The growth rate for a HECM (Home Equity Conversion Mortgage) line of credit is designed to increase the available funds over time, applying specifically to the unused portion of your line of credit. This growth rate combines your current interest rate plus the mortgage insurance premium rate of 0.50% as of February 23, 2024. Here’s how it works: The growth rate is recalculated monthly based on the unused balance of your line of credit. For instance, if you have an unused line of credit of $75,000 with a hypothetical interest rate of 4%, your total growth rate would be 4.5%—that’s the sum of the 4% interest rate plus the 0.50% mortgage insurance rate. As a result, your line of credit would grow by $281.25 that month, calculated by taking the $75,000, applying the 4.5% annual growth rate, and dividing by 12 to find the monthly increase. This growth mechanism ensures that your available line of credit expands over time, providing an increasing pool of funds you can tap into as needed.
How are monthly payments calculated on a reverse mortgage?
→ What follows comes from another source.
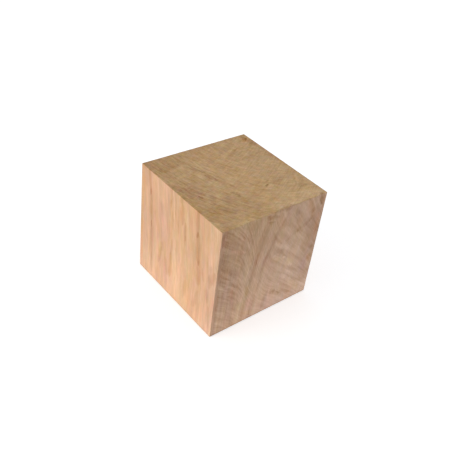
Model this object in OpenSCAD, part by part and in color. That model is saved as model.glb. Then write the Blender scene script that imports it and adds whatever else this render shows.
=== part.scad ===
// Wooden cube: one solid block of oak, sawn and planed square, with every arris eased.
// Millimetres. +Z is up, and the origin is the middle of the face that it rests on.
// The grain runs along Z, so the top face and the underside are end grain.

/* [Block] */
// Length of every edge of the cube, measured across its planed faces
side = 100; // [20:1:200]

/* [Arrises] */
// Radius of the easing along the four edges that follow the grain
long_grain_arris_r = 0.5; // [0.2:0.1:3]
// Radius of the easing along the eight edges round the two end-grain faces
end_grain_arris_r = 0.4; // [0.2:0.1:3]

/* [Hidden] */
wood_color = "#D2A67F";
half_side = side / 2;
$fn = 64;

// The block seen along one axis: a square of the full side, centred on the origin.
// Each rounded corner of the square is one arris seen end on.
module eased_square(arris_r) {
    arris_centre = half_side - arris_r;
    square([side, 2 * arris_centre], center = true);
    square([2 * arris_centre, side], center = true);
    for (x = [-arris_centre, arris_centre], y = [-arris_centre, arris_centre])
        translate([x, y])
            circle(r = arris_r);
}

// That square run the full length of the block along Z, centred on the origin
module eased_bar(arris_r) {
    linear_extrude(height = side, center = true)
        eased_square(arris_r);
}

// Three bars crossing at right angles: each eases the four arrises that run along it.
// Where three arrises meet, their rounds mitre into the small point that hand planing leaves.
module wooden_cube() {
    color(wood_color)
        translate([0, 0, half_side])
            intersection() {
                eased_bar(long_grain_arris_r);
                rotate([90, 0, 0])
                    eased_bar(end_grain_arris_r);
                rotate([0, 90, 0])
                    eased_bar(end_grain_arris_r);
            }
}

wooden_cube();
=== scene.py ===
"""Wooden cube: a planed oak block on a pale studio floor.

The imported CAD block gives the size. This script replaces it with a mesh of the same size whose
eased edges, torn grain and small check are modelled, and fills it with solid oak: growth rings,
rays, pores and fibres are worked out from each point's place in the wood, so they run on from
face to face. Camera, lights and floor are in metres. Inside the wood, lengths are millimetres,
with x and y from the middle of the block and z from its base. The photo shows the left face
(-x), the front face (-y) and the top.
"""

import math

import bpy
import numpy as np
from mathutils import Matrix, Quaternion, Vector
from mathutils.noise import noise as perlin


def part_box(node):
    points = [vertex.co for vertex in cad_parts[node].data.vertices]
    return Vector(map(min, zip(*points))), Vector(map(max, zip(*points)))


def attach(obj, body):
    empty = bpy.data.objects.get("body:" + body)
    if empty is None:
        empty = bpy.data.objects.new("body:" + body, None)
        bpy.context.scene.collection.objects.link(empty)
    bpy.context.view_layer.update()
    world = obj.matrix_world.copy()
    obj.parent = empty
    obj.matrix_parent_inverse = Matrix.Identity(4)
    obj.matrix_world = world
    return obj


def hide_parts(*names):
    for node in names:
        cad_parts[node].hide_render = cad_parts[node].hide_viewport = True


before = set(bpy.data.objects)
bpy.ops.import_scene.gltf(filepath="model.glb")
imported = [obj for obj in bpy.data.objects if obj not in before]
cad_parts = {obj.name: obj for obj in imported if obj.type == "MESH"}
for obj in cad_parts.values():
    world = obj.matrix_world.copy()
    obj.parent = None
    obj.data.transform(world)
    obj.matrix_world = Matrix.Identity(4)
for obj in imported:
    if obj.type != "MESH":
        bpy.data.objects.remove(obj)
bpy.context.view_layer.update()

MM = 0.001
NODE = "wooden_cube"
low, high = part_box(NODE)
SIDE = (high.z - low.z) / MM
HALF = SIDE / 2


# ------------------------------------------------------------------ camera, lights and floor

# The photo's camera: where it stands, what it looks at, its roll in degrees and its lens
CAMERA_PLACE = (-0.2666, -0.2909, 0.3464)
CAMERA_AIM = (0.00128, -0.00799, 0.05)
CAMERA_ROLL = 8.05
LENS_MM = 47.16
SENSOR_MM = 36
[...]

The calculation for a monthly payment plan option is quite the mathematical formula. Essentially, the formula considers how much money is available from the loan, the age and life expectancy of the youngest borrower, the current expected interest rate, and the duration of the payment plan chosen. For example, you can take a payment plan called a Tenure, which is a guaranteed payment for life, or you can opt for a payment plan over a specified Term. If you elect for a tenure payment, the payments will continue to come no matter how long you have lived on the property if you are still living on the property and the loan is in good standing. If you opt for a term payment of 15 years, once the 180th payment is disbursed, no more funds will be available. The older you are, the higher the monthly payment amounts will be. Subsequently, the longer the duration of the payment plan chosen, the lesser the amount will be. To determine how much is available for your specific circumstances, you need to consult with a lender for them to run those scenarios for you through their calculator.
How is the lump sum calculated?
The HUD guidelines for initial lump sum disbursement allow for all mandatory obligations (closing costs + any outstanding debt owed that is secured against the property) + an additional 10% cash out to the borrower or 60% of the Principal limit (whichever is greater). For example, suppose a borrower has a $100,000 Principal Limit, zero outstanding liens on the property, and closing costs of $7,000. In that case, they can have a maximum starting loan balance of $60,000, which would be 60% of the Principal Limit, so their lump sum would be $53,000. If that same $100,000 Principal Limit scenario had an outstanding mortgage of $75,000, the borrower could have a max starting loan balance of $92,000 (Mandatory Obligations of $82,000 + 10% of principal limit). Whenever money is left over beyond the initial max lump sum, the availability of those funds depends on the chosen product type. A Fixed Rate loan is what is known as a single lump sum disbursement instrument, meaning that you can only take a one-time draw at closing, so if the HUD guidelines do not permit all funds at closing due to the circumstances of a borrower, those funds would not be available later. However, on an Adjustable-Rate loan, those funds not permitted for initial disbursement are kept in the Line of Credit and become available after 12 months.